I'm kind of stable right now.....I'm calling my psych in the a.m. to see if I can get in to see her. One MAJOR problem is that she is 45 minutes away and when I get so anxious I'm really afraid to drive. She won't call in any meds without an office visit. MY PCP, God love his heart, is probably while I'm still alive today. But he has admitted that he really doesn't feel comfortable prescribing psychotropic drugs, which I appreciate. I think that's what got me in the trouble I'm in....a doctor prescribed it so long ago and didn't monitor the length of time I'd been on it and didn't realize the physical ailments that it caused. One thing I'm thankful for, she closed her practice and enlisted in the Army to help our struggling troops and Veterans with PTSD. That was one thing we had in common. Her husband served so she really related with me about the loss of my son. I read several books that she recommended that helped me understand why he did what he did....only it was too late for my son.

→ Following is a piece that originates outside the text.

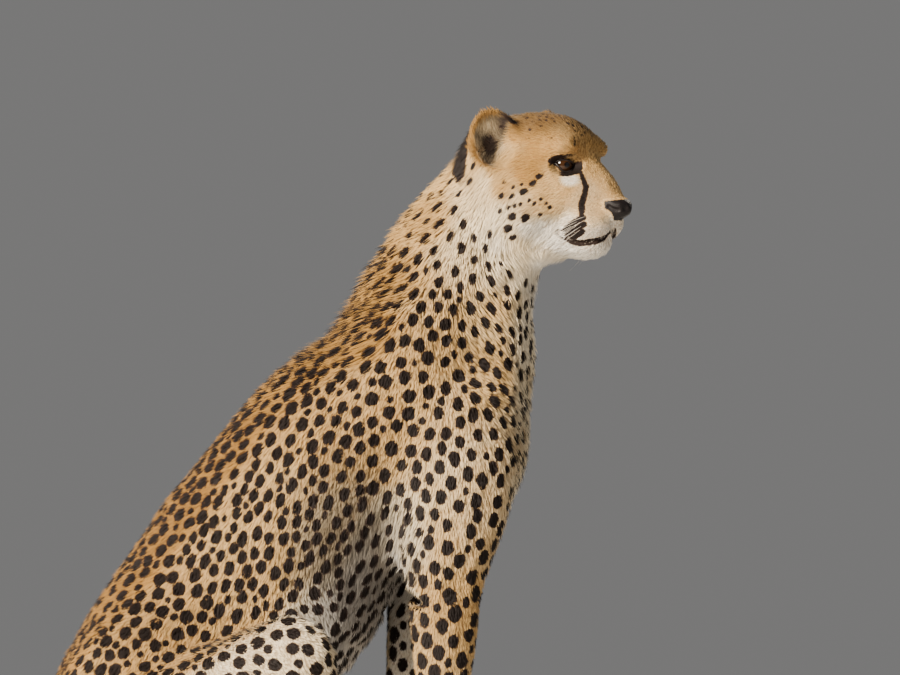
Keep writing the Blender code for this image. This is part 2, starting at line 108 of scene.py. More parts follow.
def relaxed(obj, rounds):
    """Moves each point towards the middle of its neighbours and then nearly as far back, so that
    facets go and the volume stays."""
    a, b = read(obj.data.edges, "vertices", 2, np.int32).T
    rows = points_of(obj)
    size = len(rows)
    count = np.maximum(np.bincount(a, minlength=size) + np.bincount(b, minlength=size), 1)
    for step in [0.5, -0.52] * rounds:
        middle = np.column_stack([
            np.bincount(a, rows[b, axis], size) + np.bincount(b, rows[a, axis], size)
            for axis in range(3)]) / count[:, None]
        rows = rows + (middle - rows) * step
    move_points(obj, rows)


def tree_of(places):
    """What finds the nearest of these places by its number."""
    tree = kdtree.KDTree(len(places))
    for k, place in enumerate(places):
        tree.insert(place, k)
    tree.balance()
    return tree


build = bmesh.new()
for node in sorted(nodes):
    build.from_mesh(nodes[node].data)
bmesh.ops.remove_doubles(build, verts=build.verts, dist=2e-5)
build.normal_update()
for vert in build.verts:
    vert.co += vert.normal * SOLIDS_GROW
hide = built("hide", build)
cells = hide.modifiers.new("cells", "REMESH")
cells.mode = "VOXEL"
cells.voxel_size = HIDE_CELL
apply_modifiers(hide)

# The head's own frame: origin between the eyes, first axis ahead, second to its left, third up.
eye_centre = {side: (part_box("eye_" + side)[0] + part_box("eye_" + side)[1]) / 2 for side in SIDES}
leftward = (eye_centre["left"] - eye_centre["right"]).normalized()
HEAD_AXES = np.column_stack([leftward.cross(Vector((0, 0, 1))), leftward, (0, 0, 1)])
EYES_BACK = 0.003  # of the middles of the eyeballs from the head's origin
HEAD_ORIGIN = np.array((eye_centre["left"] + eye_centre["right"]) / 2) + HEAD_AXES[:, 0] * EYES_BACK
MIDDLE_Y = sum(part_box("forepaw_" + side)[end].y for side in SIDES for end in (0, 1)) / 4


def to_head(rows):
    return (rows - HEAD_ORIGIN) @ HEAD_AXES


def from_head(rows):
    return np.asarray(rows) @ HEAD_AXES.T + HEAD_ORIGIN


rows = points_of(hide)
on_head = np.linalg.norm(to_head(rows), axis=1) < 0.15
on_paw = np.zeros(len(rows), bool)
for name in PAWS:
    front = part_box(name)[1].x
    near = np.abs(rows[:, 1] - (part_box(name)[0].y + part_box(name)[1].y) / 2) < 0.05
    on_paw |= near & (rows[:, 2] < 0.05) & (rows[:, 0] > front - 0.075) & (rows[:, 0] < front + 0.01)
thinned = hide.vertex_groups.new(name="thinned")
thinned.add(np.nonzero(~on_head & ~on_paw)[0].tolist(), 1.0, "REPLACE")
thin = hide.modifiers.new("thin", "DECIMATE")
thin.ratio = HIDE_SHARE
thin.vertex_group = "thinned"
thin.vertex_group_factor = 5.0
apply_modifiers(hide)
hide.vertex_groups.clear()
relaxed(hide, 9)

# Finer cells where the face has its small forms.
build = bmesh.new()
build.from_mesh(hide.data)
rows = to_head(points_of(hide))
fine = (rows[:, 0] > -0.022) & (np.abs(rows[:, 2] + 0.03) < 0.085) & (np.abs(rows[:, 1]) < 0.07)
edges = [edge for edge in build.edges if fine[edge.verts[0].index] and fine[edge.verts[1].index]]
bmesh.ops.subdivide_edges(build, edges=edges, cuts=1, use_grid_fill=True)
bmesh.ops.triangulate(build, faces=[face for face in build.faces if len(face.verts) > 4])
build.to_mesh(hide.data)
build.free()
relaxed(hide, 3)


# ---------------------------------------------------------------- the face's small forms
# Lids close over each eyeball but for an almond opening, hooded by the brow. Below the nose a
# groove parts the upper lip and turns back along the mouth. Lines and outlines here are in the
# head's frame, on its left side, and the right side mirrors them.
EYE_RADIUS = (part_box("eye_left")[1].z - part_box("eye_left")[0].z) / 2
LID_THICK = 0.0013
LID_DEPTH = 0.004  # of the hide behind the opening, under the front of the eyeball
EYE_AIM = math.radians(36)  # outward from straight ahead
EYE_SLANT = math.radians(12)  # the outer corner is the higher one
EYE_HALF_WIDTH = 0.0138
UPPER_LID, LOWER_LID = 0.0056, 0.009
TEAR_LINE = [(0.0158, 0.0237, -0.0001), (0.0266, 0.0303, -0.008), (0.0339, 0.0341, -0.0185),
             (0.0389, 0.0344, -0.029), (0.037, 0.0363, -0.0409), (0.0339, 0.0376, -0.0514),
             (0.0345, 0.0389, -0.0632), (0.035, 0.0389, -0.069)]
PHILTRUM = [(0.07, 0, -0.07), (0.066, 0, -0.078), (0.06, 0, -0.088)]
MOUTH = [(0.062, 0, -0.085), (0.0575, 0.0065, -0.091), (0.0505, 0.0136, -0.0972),
         (0.039, 0.0228, -0.101), (0.024, 0.0273, -0.103), (0.0148, 0.0294, -0.1012),
         (0.005, 0.033, -0.0955), (-0.0028, 0.0361, -0.0869)]


def mirrored(rows, side):
    """Left-hand rows of the head's frame, put on the given side."""
    return np.asarray(rows) * (1, 1 if side == "left" else -1, 1)


def eye_axes(side):
    """Columns: along the opening to its outer corner, up across it, and out of the eye."""
    aim = EYE_AIM if side == "left" else -EYE_AIM
    out = np.array([math.cos(aim), math.sin(aim), 0.0])
    along = np.array([-math.sin(aim), math.cos(aim), 0.0]) * (1 if side == "left" else -1)
    across = np.array([0.0, 0.0, 1.0])
    turn_c, turn_s = math.cos(EYE_SLANT), math.sin(EYE_SLANT)
    return HEAD_AXES @ np.column_stack(
        [along * turn_c + across * turn_s, across * turn_c - along * turn_s, out])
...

I have tried to advocate as much as I can for our struggling Veterans and their families. We are losing 22 Veterans to suicide every single day....and 90% of the time they are prescribed a cocktail of antidepressants that eventually cause their suicide. These drugs are nothing to be taken lightly. They ALL have a warning on them "May cause suicidal ideation" yet they prescribe them not one, but MANY at the same time. Big pharma is the monster in this world. Think long and hard before you ingest anything....I know I sure will.
@sadiesmom -- glad to hear you are feeling stable right now and that you are calling your psychiatrist in the morning. That does complicate matters when it's hard to drive to see her. Hoping that the anxiety subsides enough overnight that you can get there safely and that she can get you in.
Thanks Colle3n, yes that is what I meant.
My sons pharmacist explained to him that drugs like this replace the chemicals that your brain would normally produce. When you stop the medication it takes time for your brain to start producing its own chemicals again. And this various a great deal between people.